Nous allons ensuite au Shelter (refuge) qui accueille à temps plein, des enfants en grand danger dans leur famille. Une petite fille m’attrape par la main et m’amène voir les décorations en faïences cassées qu’ils ont posées sur la façade du bâtiment.  Il y a là des danseuses, des animaux, une maison, un arbre dont elle est très fière. L’installation est aussi assez spartiate. La maison principale est composée d’une grande pièce et de dépendances cuisine, placard , douches) à l’arrière. Je n’ai pas l’impression qu’il y ait des chambres. Les enfants dorment tous ensemble sur des nattes dans la grande salle. Lorsque nous arrivons, un jeune garçon est allongé par terre, il se tient la tête et semble dormir. Il ne bouge pas. Vitri me dit qu’il a besoin de se reposer. Normalement les garçons doivent dormir dans l’autre bâtiment, mais il y a des travaux à faire pour isoler le toit qui est à clair voie. Mais il y a des douches et cela pourra faire l’affaire lorsque les travaux seront faits. Il ne dit pas quand ? Il est vrai que le climat est plus clément ici qu’en Europe. Il n’y a pas besoin de bâtiments très sophistiqués.
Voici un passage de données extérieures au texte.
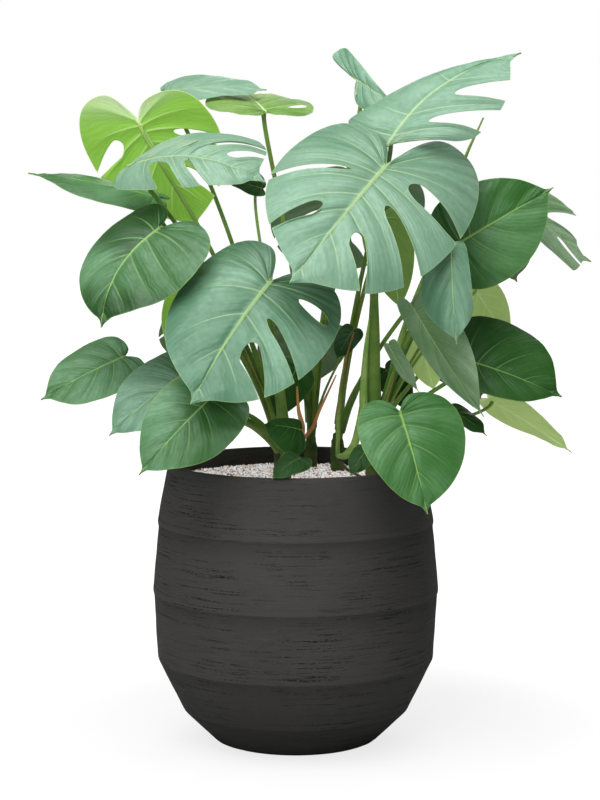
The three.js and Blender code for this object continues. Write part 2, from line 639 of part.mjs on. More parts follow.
// Gravel: a disc whose top is raised into grains by a sum of crossed waves
function gravelGeometry(holes) {
  const bottom = SOIL_TOP + GAP;
  const rim = innerRadius(GRAVEL_TOP) - GAP;
  const outline = [[0, bottom], [innerRadius(bottom) - GAP, bottom]];
  for (let i = 0; i <= GRAVEL_RINGS; i++) outline.push([rim * (1 - i / GRAVEL_RINGS), GRAVEL_TOP]);
  const disc = turned(outline, POT_SIDES);
  const position = disc.getAttribute('position');
  for (let i = 0; i < position.count; i++) {
    const [x, y, z] = [position.getX(i), position.getY(i), position.getZ(i)];
    if (z < GRAVEL_TOP - 1 || Math.hypot(x, y) > rim - 1) continue;
    const crossed = Math.sin(0.83 * x + 0.4 * y) * Math.cos(0.71 * y - 0.3 * x);
    const rows = Math.sin(0.2 * x + 0.9 * y);
    position.setZ(i, z + 0.5 * GRAVEL_GRAIN * (crossed + rows));
  }
  return toGeometry(toSolid(disc).subtract(holes));
}

addPiece('pot', potGeometry(), 0x3a3937, 0.85);
const holes = wasm.Manifold.union(Object.values(CROWNS).map(stemHole));
addPiece('soil', soilGeometry(holes), 0x2b211a, 0.95);
addPiece('gravel', gravelGeometry(holes), 0xcdbfb4, 0.8);

// Young and dried shoots about the crowns, from the stem outward: the radius at the stem, at
// the middle and at the end, and the points that it passes
const shoots = [
  {
    crown: 'right',
    radii: [6, 6, 1.2],
    points: [[108, 22, 390], [98, 6, 430], [94, -6, 480], [97, -10, 545], [102, -10, 591]],
  },
  {
    crown: 'right',
    radii: [5, 4, 1.2],
    points: [[108, 22, 390], [150, 66, 560], [215, 84, 720], [236, 76, 804], [264, 74, 869]],
  },
  {
    crown: 'middle',
    radii: [8, 5.5, 1.2],
    points: [[60, 92, 385], [62, 60, 415], [63, 40, 470], [68, 8, 520], [80, -16, 572]],
  },
  {
    crown: 'middle',
    radii: [7, 7, 4],
    points: [[60, 90, 388], [62, 60, 392], [70, 34, 400], [80, 26, 420], [80, 24, 446]],
  },
  {
    crown: 'middle',
    radii: [3, 2.5, 1.5],
    points: [[60, 88, 386], [64, 50, 382], [76, 10, 376], [92, -20, 372]],
  },
  {
    crown: 'front',
    radii: [5, 4, 1],
    points: [[-14, -46, 396], [4, -54, 420], [9, -58, 445], [4, -60, 470], [2, -60, 502]],
  },
  {
    crown: 'left',
    radii: [3, 2.5, 1],
    points: [[-22, 34, 392], [18, 10, 430], [34, -10, 466], [56, -20, 514]],
  },
];

function shootSolid({ radii, points }) {
  const curve = new THREE.CatmullRomCurve3(points.map(vec));
  const [foot, middle, end] = radii;
  const radiusAt = (u) => (u < 0.5
    ? THREE.MathUtils.lerp(foot, middle, 2 * u)
    : THREE.MathUtils.lerp(middle, end, 2 * u - 1));
  return toSolid(taperedBar(curve, radiusAt, PETIOLE_SIDES, points.length + 1));
}

for (const [name, crown] of Object.entries(CROWNS)) {
  const members = leaves.filter((entry) => entry.crown === name).map(petioleSolid);
  members.push(...shoots.filter((shoot) => shoot.crown === name).map(shootSolid));
  const solid = wasm.Manifold.union([stemSolid(crown), ...members]);
  addPiece(`stems_${name}`, toGeometry(solid), 0x5f7f35, 0.5);
}
for (const entry of leaves) addPiece(entry.name, bladeGeometry(entry), entry.colour, 0.4);

export default plant;
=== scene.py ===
"""Dresses a potted swiss cheese plant: cut and heart-shaped leaves with raised veins, petioles
with papery sheaths, ringed stems, fine gravel and a banded fibre-clay pot.

Shapes are worked out in millimetres in the plant's own frame and placed in metres. The origin
is the middle of the pot's foot, +Z is up and -Y is the front.
"""

from __future__ import annotations

import logging
import math
from collections.abc import Sequence
from dataclasses import dataclass, field
from enum import Enum
from functools import cache

import bpy
import numpy as np
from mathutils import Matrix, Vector
from numpy.typing import NDArray


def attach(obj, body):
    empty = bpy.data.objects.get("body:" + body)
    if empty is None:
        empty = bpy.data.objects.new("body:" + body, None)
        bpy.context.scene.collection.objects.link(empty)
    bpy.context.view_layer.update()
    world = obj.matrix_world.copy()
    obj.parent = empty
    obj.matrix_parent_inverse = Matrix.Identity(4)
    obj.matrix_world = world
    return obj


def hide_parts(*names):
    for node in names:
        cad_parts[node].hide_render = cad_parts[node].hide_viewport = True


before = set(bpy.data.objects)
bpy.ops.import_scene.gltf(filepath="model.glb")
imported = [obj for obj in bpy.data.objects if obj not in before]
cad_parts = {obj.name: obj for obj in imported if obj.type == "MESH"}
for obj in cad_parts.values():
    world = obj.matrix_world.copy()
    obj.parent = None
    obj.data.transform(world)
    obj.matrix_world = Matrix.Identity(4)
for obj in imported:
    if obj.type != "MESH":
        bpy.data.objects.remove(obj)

log = logging.getLogger("plant")

# One millimetre in the scene's metres, and the start of every random draw.
MM = 0.001
SEED = 7

Array = NDArray[np.float64]
Pair = tuple[float, float]
Point = tuple[float, float, float]
Colour = tuple[float, float, float, float]
Socket = bpy.types.NodeSocket
Feed = bpy.types.NodeSocket | float | tuple[float, ...]


# Shapes


def unit(vectors: Array) -> Array:
    """Vectors divided by their own length, along the last axis."""
    return vectors / np.maximum(np.linalg.norm(vectors, axis=-1, keepdims=True), 1e-12)


def clamp(values: Array | float, low: float = 0.0, high: float = 1.0) -> Array:
    """Values held between low and high."""
    return np.clip(values, low, high)


def ease(values: Array | float) -> Array:
    """Values from 0 to 1 with a level start and end: 3 u squared less 2 u cubed."""
    held = clamp(values)
    return held * held * (3 - 2 * held)


def cubic(knots: Sequence[Sequence[float]], u: Array) -> Array:
    """Points of a cubic curve: its four knots weighted by the Bernstein terms of u.

    Args:
        knots: Start, two handles and end.
        u: Places along the curve, 0 to 1, of any shape.

    Returns:
        The points, with one more axis than u.
    """
    v = 1 - u
    weights = np.stack([v**3, 3 * v * v * u, 3 * v * u * u, u**3], axis=-1)
    return weights @ np.asarray(knots, float)


def through(points: Sequence[Sequence[float]], count: int) -> Array:
    """A smooth curve through points: each stretch is a cubic whose slopes are half the chord
    between its neighbours.

    Args:
        points: The points that it passes.
        count: How many points to return, even in the curve's parameter.

    Returns:
        The curve's points, count by 3.
    """
    known = np.asarray(points, float)
    padded = np.vstack([2 * known[0] - known[1], known, 2 * known[-1] - known[-2]])
    place = np.linspace(0, len(known) - 1, count)
    index = np.minimum(place.astype(int), len(known) - 2)
    u = (place - index)[:, None]
    a, b, c, d = (padded[index + k] for k in range(4))
    return 0.5 * (2 * b + (c - a) * u + (2 * a - 5 * b + 4 * c - d) * u**2 + (3 * b - a - 3 * c + d) * u**3)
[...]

Lors d’une de ses visites, Josette a vu les enfants laver eux-mêmes leurs vêtements. Ils ont entre 3 et 10 ou 12 ans. Elle a lancé un appel sur internet pour récolter des fonds pour acheter une machine à laver. L’argent nécessaire a été réuni, elle sera installée prochainement. Un coup de peinture ferait du bien aux murs aussi, ils sont bien tristes.  Devant nous, Vitri fait mettre les enfants en file indienne et leur fait fermer les yeux pour se calmer. Un peu de méditation ne peut pas faire de mal…

Au bout de quelques minutes, une équipe d’animateurs de la ludothèque mobile arrive et organise des jeux de société avec les eux sur la terrasse. Nous restons là environ ½ heure, puis repartons.

Nous rentrons au centre de base vers 18h30 – 19h.